人事関連の業務に就くことは、女性たちの素晴らしいキャリアパスになる可能性がある。この部門は唯一、Cレベル(経営幹部)のポストの50%以上を女性が占めているからだ。ただ、働く女性たちが全てトップに立つことを目指しているかといえば、必ずしもそうとは限らない。
人事部で働く女性たちは日々、仕事についてどのようなことを考えているのだろうか?
仕事への満足度は高い
人事部は、そこで働く女性たちの仕事に対する満足感が最も高い部署の一つだ。満足度は5を最高とした5段階評価で、平均3.7となっている。
女性に人気の理由は?
人事関連の業務が働く女性たちに人気である理由の一つは、成功を収めた数多くの女性たちに囲まれた環境で働けるということだ。この部門の女性従業員たちの3分の2が、自分の職場では男女平等が実現されていると考えている。その割合は100%には程遠いものの、その他の部署でこう答える女性が55%にとどまることを考えれば、かなりの高水準だ。
報酬もまた、仕事に対する満足感に関連しているはずだ。フェアリーゴッドボスに仕事に関するレビューを投稿した人事部門の女性たちの年収は、8万~10万ドル(約887万~1,108万円)ほど。

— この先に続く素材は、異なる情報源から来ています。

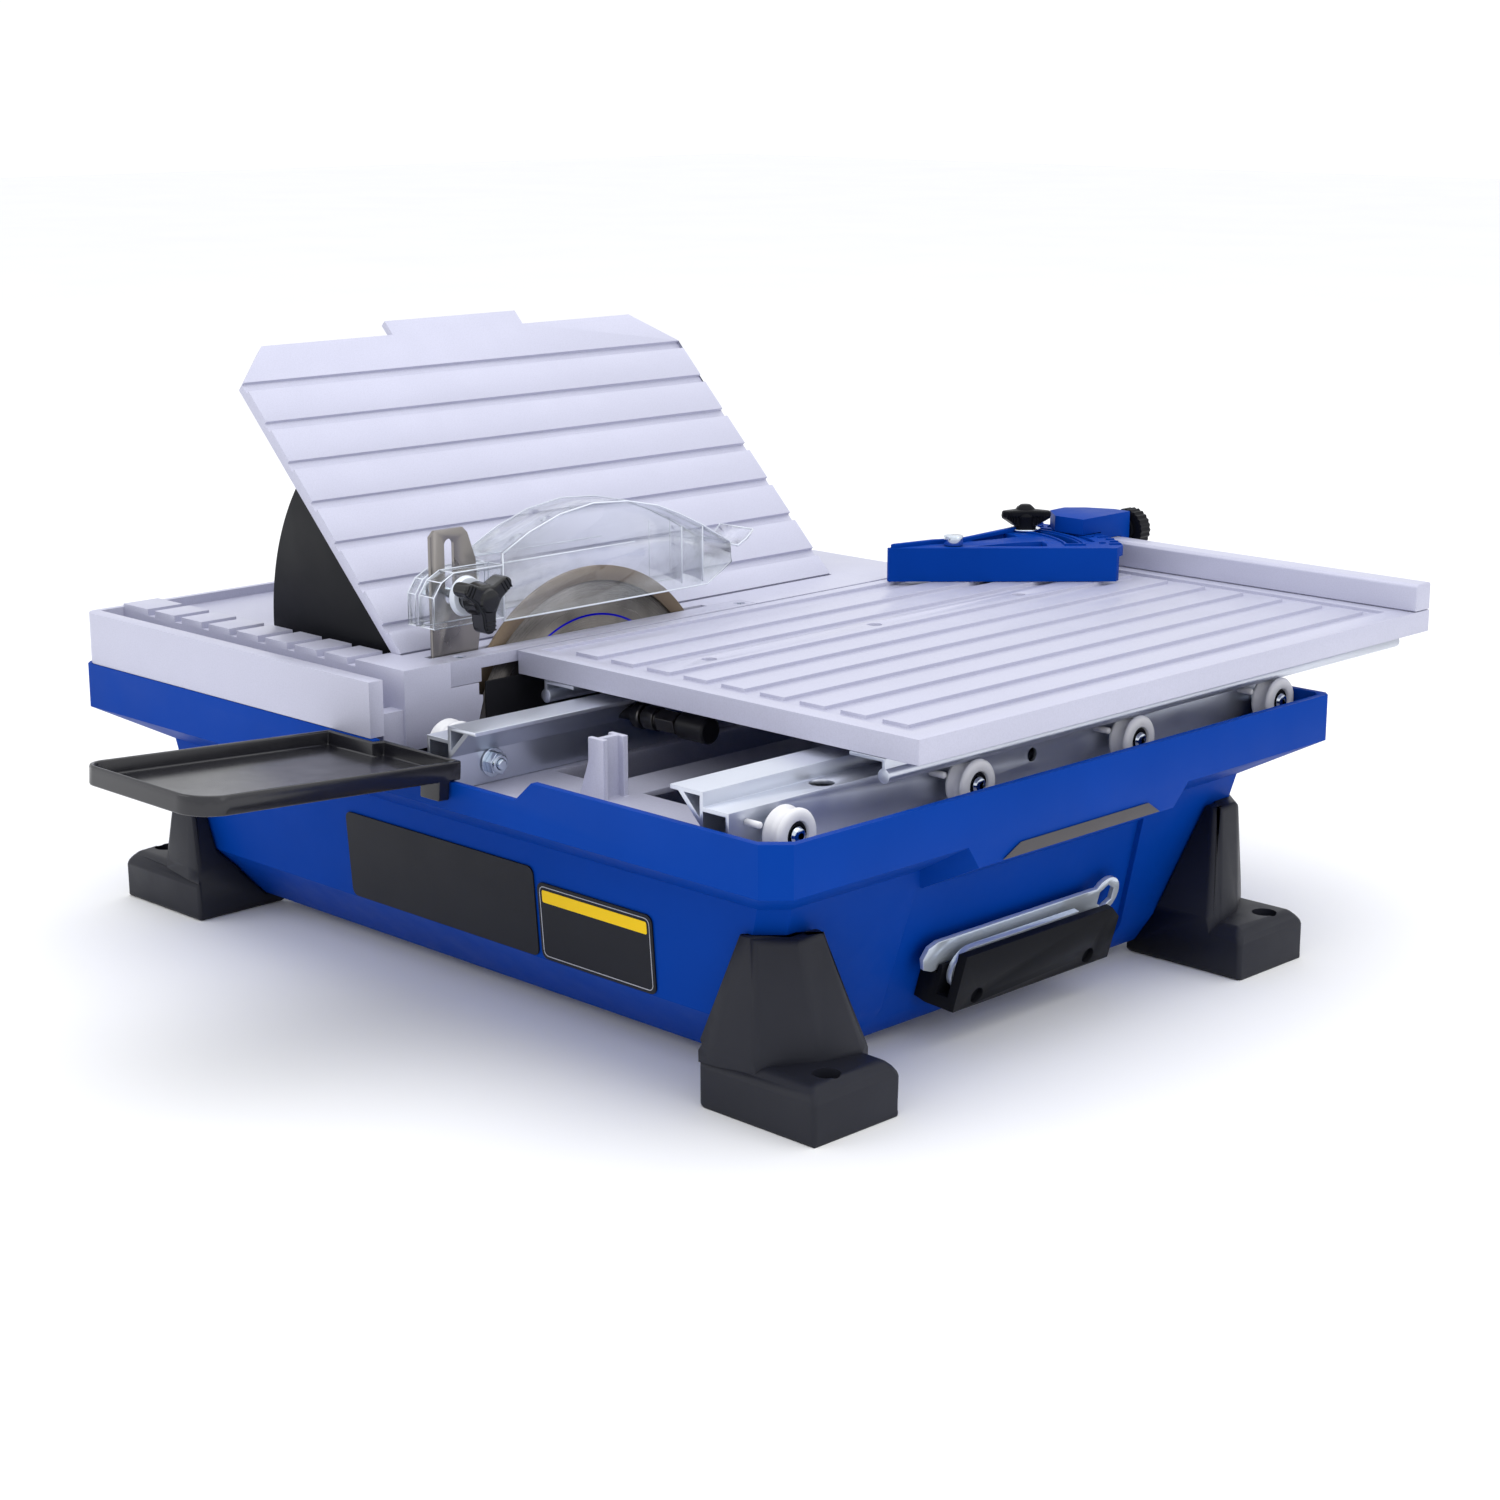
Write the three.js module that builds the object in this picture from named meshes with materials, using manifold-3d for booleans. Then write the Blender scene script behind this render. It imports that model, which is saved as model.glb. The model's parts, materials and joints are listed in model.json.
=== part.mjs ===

米国の女性の年収が平均4万4,000ドル(約488万円)であることをみれば、およそ2倍であることが分かる。
また、人事部門は他の部署に比べて女性の上司が多いため、後輩の女性たちにとってのロールモデルとなる人が多く、その他の部署よりも柔軟な働き方が認められているのかもしれない。
デメリットは?
人事で働くデメリットは、企業それぞれに特有の事情によって異なるもようだ。だが、一部の企業で働く女性たちは、経営陣に男性中心の文化と姿勢がいかに浸透しているか、それらが企業トップとの関係の構築や改善をいかに妨げているかについて指摘している。
人事部は多様性と平等の問題を改善できるか?
残念ながら、人事部で働く女性たちの大半は、自分たちにこれらを実現できる力があるとは思っていない。彼女たちのレビューを読む限りその多くが、多様性については“自分たちが影響を及ぼせる問題ではない”と捉えていることが分かる。人事関連の業務を専門とする多くの人たちにとって、男女平等の問題に及ぼすことができる影響力は限られているようだ。
人事部にも支援が必要
企業の方針や文化の変化を推進するために、経営陣が行動を起こす必要があることは明らかだ。それは同時に、人事部に力を与え、現場で起きている不愉快なことをトップに報告し、また提言も行えるようにする必要があるということでもある。
人事部門で働く女性たちは、その他の大半の女性従業員たちより仕事への満足度が高いかもしれない。だが、それでも彼女たちが他の部署の女性たちの満足度を自分たちと同程度にまで高められるよう支援できるようにするためには、人事部門へのさらなる支援と、権限の付与が必要だ。